In the early 1930s, the authoritarian regime set up by Primo de Rivera came to an end, Alphonse XIII went into exile, and Spain became a democratic republic.  The elections held in February 1936 were won by the Popular Front, a coalition of communists, socialists, anarchists and radicals. But by July 1936, a military uprising marked the beginning of three years of civil war in which Franco’s nationalists supported by the army, the Falange (the Spanish Fascist party) and the clergy fought against the Republicans who represented the working and lower middle classes.

The insurrection broke out in Spanish Morocco and spread to numerous barracks in Andalusia and the North-West regions of the Iberian Peninsula, while Madrid, Barcelona and Valencia remained in the hands of the Republicans.

Because of its strong ideological connotations, the Spanish Civil War quickly became an international conflict: Nazi Germany and Fascist Italy provided Franco with substantial assistance in terms of military equipment and troops; the Republicans, meanwhile, received arms and equipment from the USSR and their numbers were swelled by the arrival of volunteers who fought in the International Brigades.

By the end of 1936, the various groups on the Nationalists’ side had secured control over most of western Spain.
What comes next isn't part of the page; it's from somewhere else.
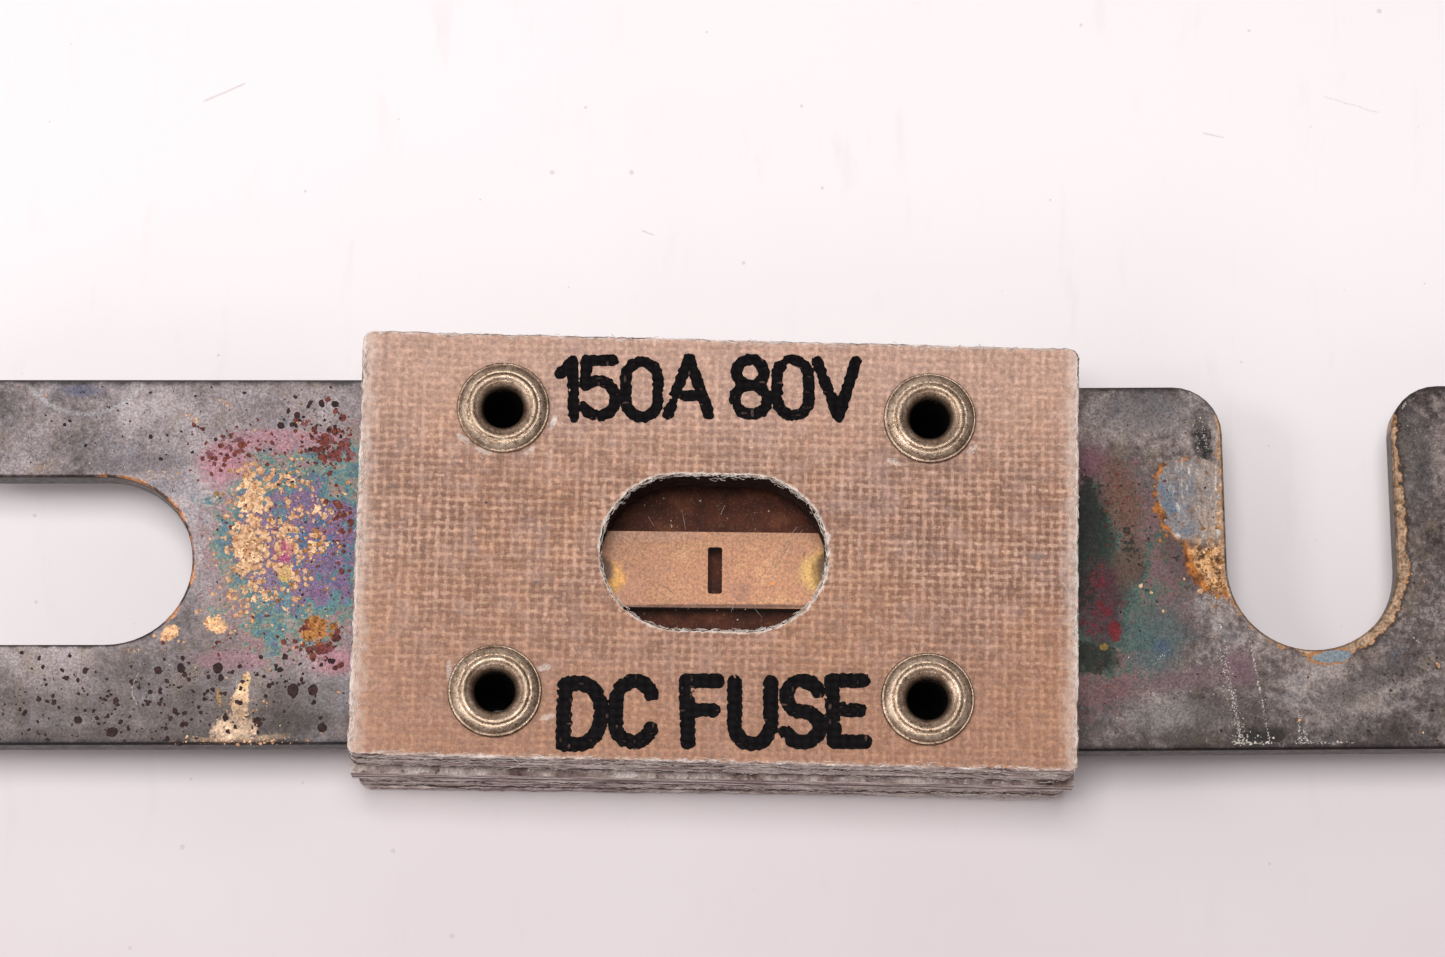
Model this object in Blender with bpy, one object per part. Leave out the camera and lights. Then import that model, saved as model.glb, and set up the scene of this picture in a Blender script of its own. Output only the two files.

During 1937, they destroyed the Northern Front in the Basque country and the Asturias. In April 1938, Franco’s troops isolated Madrid from Barcelona. Catalonia was lost by the Republicans in January 1939, while Franco took Madrid in March and set up his government. Once victory was in their hands, the Franco Regime sidelined the Falange and established a solid traditional, but non-Fascist, dictatorship.

The European democracies, particularly France and England, adopted a policy of non-intervention. The drama being played out in Spain turned out to be a prelude for the Second World War.